Natrop is a bit of an iconoclast and trouble-maker for such ideals.  For, draping his long strip of “painted” or stained kraft paper down the studio wall all the way to the floor, he proceeds to cut shapes out of it.  Unlike several artists in this Paperworks exhibition who use scalpels and X-ACTO knives, which are prized for their capability to create very precise cuts, Natrop (who reports that he has a neurological disorder that prevents him from making such precision cuts) uses a box-cutting knife – a particularly “primitive” tool whose main use is expressed in its very name – to subtract elements of the composition, ripping into areas of the paper or cutting them away with the crude knife blade, which has the effect of creating a second composition of voids and holes implanted into his painted paper hangings.  Often he mounts the resulting painted and cut paper works a couple of inches in front of a wall, creating yet a third compositional layer of cast shadows on the wall of the “white cube” of the gallery space, while sometimes allowing the long, long paper-based painted and sliced objects to cascade onto the floor and to creep up onto the ceiling, or even suspending them in open space as free-floating constructions.

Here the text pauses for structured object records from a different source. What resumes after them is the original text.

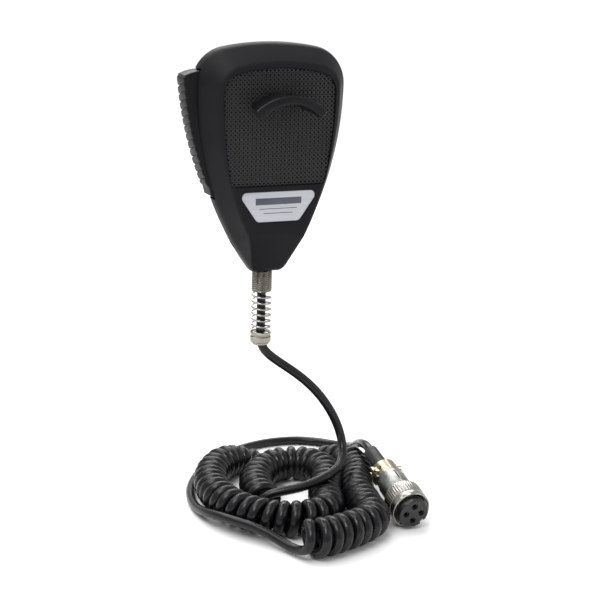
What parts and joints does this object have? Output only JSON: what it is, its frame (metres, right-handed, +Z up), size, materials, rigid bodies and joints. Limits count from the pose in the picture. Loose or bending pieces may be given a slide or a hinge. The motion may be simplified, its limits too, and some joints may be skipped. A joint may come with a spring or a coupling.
{
  "type": "hand microphone",
  "caption": "Hand-held radio microphone: shield-shaped case with a mesh grille, a lip guide and a side talk bar, on a coiled cord with a round four-contact plug",
  "frame": {"origin": "centre of the hanger button on the back of the case, on the inner face of its head", "axes": "+Y points out of the back of the case along the hanger button, the front of the case faces -Y, +Z points up along the case away from the cord, +X to the right of someone behind the front face who looks along +Y"},
  "size_m": [0.1064, 0.148, 0.216],
  "materials": {
    "case_black": "fine textured black plastic",
    "mesh_black": "black painted woven mesh",
    "felt_black": "black felt",
    "badge_silver": "brushed silver-grey",
    "steel": "plain steel",
    "rubber_black": "matte black rubber",
    "switch_brown": "phenolic",
    "plunger_red": "plain",
    "brass": "plain brass",
    "board_green": "printed board",
    "wire_red": "insulated wire",
    "nickel": "bright nickel plate",
    "screw_black": "black oxide",
    "cord_black": "smooth black rubber with a soft shine",
    "satin_metal": "satin grey plate",
    "insert_black": "moulded phenolic"
  },
  "bodies": {
    "microphone": {"front_shell": "case_black", "rear_shell": "case_black", "grille_mesh": "mesh_black", "wind_screen": "felt_black", "lip_guide": "case_black", "badge_plate": "badge_silver", "mic_cartridge": "steel", "cartridge_boot": "rubber_black", "rear_port_cloth": "felt_black", "talk_bar_pin": "steel", "switch_body": "switch_brown", "switch_terminals": "brass", "switch_screws": "steel", "terminal_board": "board_green", "board_screws": "steel", "inner_wires": "wire_red", "cord_clamp": "steel", "cord_clamp_screws": "steel", "hanger_button": "nickel", "hanger_nut": "steel", "case_screws": "screw_black", "threaded_bushing": "nickel", "bushing_nut": "nickel", "strain_spring": "nickel", "cord_collar": "nickel", "upper_lead": "cord_black", "curly_cord": "cord_black", "lower_lead": "cord_black", "plug_sleeve": "rubber_black", "plug_clamp": "nickel", "plug_clamp_screws": "nickel", "plug_shell": "satin_metal", "plug_insert": "insert_black", "plug_contacts": "brass", "plug_set_screw": "steel"},
    "talk_bar": {"talk_bar": "case_black", "talk_bar_spring": "steel"},
    "switch_plunger": {"switch_plunger": "plunger_red"},
    "ring_clip": {"plug_ring_clip": "steel"},
    "lock_ring": {"plug_lock_ring": "nickel"}
  },
  "joints": [
    {"name": "talk_bar_press", "type": "hinge", "parent": "microphone", "child": "talk_bar", "pos_m": [-0.022, -0.0215, -0.02], "axis": [0, 1, 0], "range_deg": [0, 2.8], "stiffness_Nm_per_rad": 1.2, "springref_deg": -3.44},
    {"name": "switch_plunger_slide", "type": "slide", "parent": "microphone", "child": "switch_plunger", "axis": [1, 0, 0], "range_m": [0, 0.0017]},
    {"name": "plug_ring_slide", "type": "slide", "parent": "microphone", "child": "ring_clip", "axis": [-0.051, -0.973, -0.225], "range_m": [0, 0.003]},
    {"name": "plug_ring_spin", "type": "hinge", "parent": "ring_clip", "child": "lock_ring", "pos_m": [0.0515, -0.0805, -0.165], "axis": [-0.051, -0.973, -0.225], "continuous": true}
  ],
  "couplings": [
    {"joint": "switch_plunger_slide", "follows": "talk_bar_press", "m_per_rad": 0.032}
  ]
}
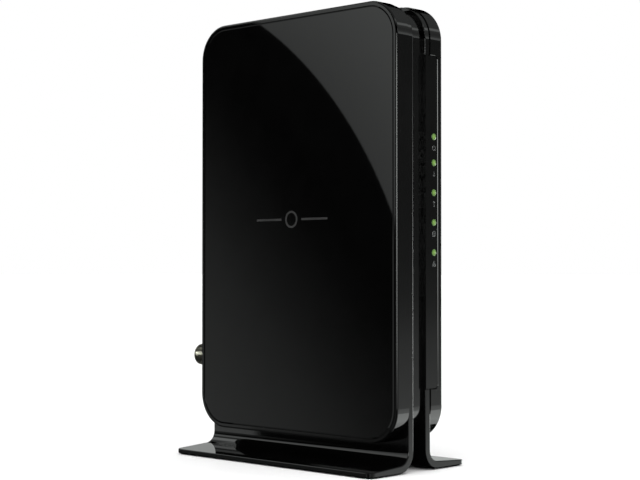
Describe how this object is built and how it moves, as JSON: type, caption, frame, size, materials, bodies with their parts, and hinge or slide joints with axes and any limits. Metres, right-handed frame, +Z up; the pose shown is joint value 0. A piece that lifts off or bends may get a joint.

These works, which are hybrids of two- and three- dimensional modes, are visually exciting and a bit unruly.  There is a quality of robust visual restlessness and aesthetic muscularity to Natrop’s audacious commandeering of architectural space; he seems to willfully vie for attention with gallery spaces or public settings. Of course, the same may be said of any but the tamest, blandest works of site-specific or public art projects. But Chris Natrop’s work is neither tame nor bland; it cheekily engages its surroundings, stoutly engaging both the viewer and the space they share in the gallery.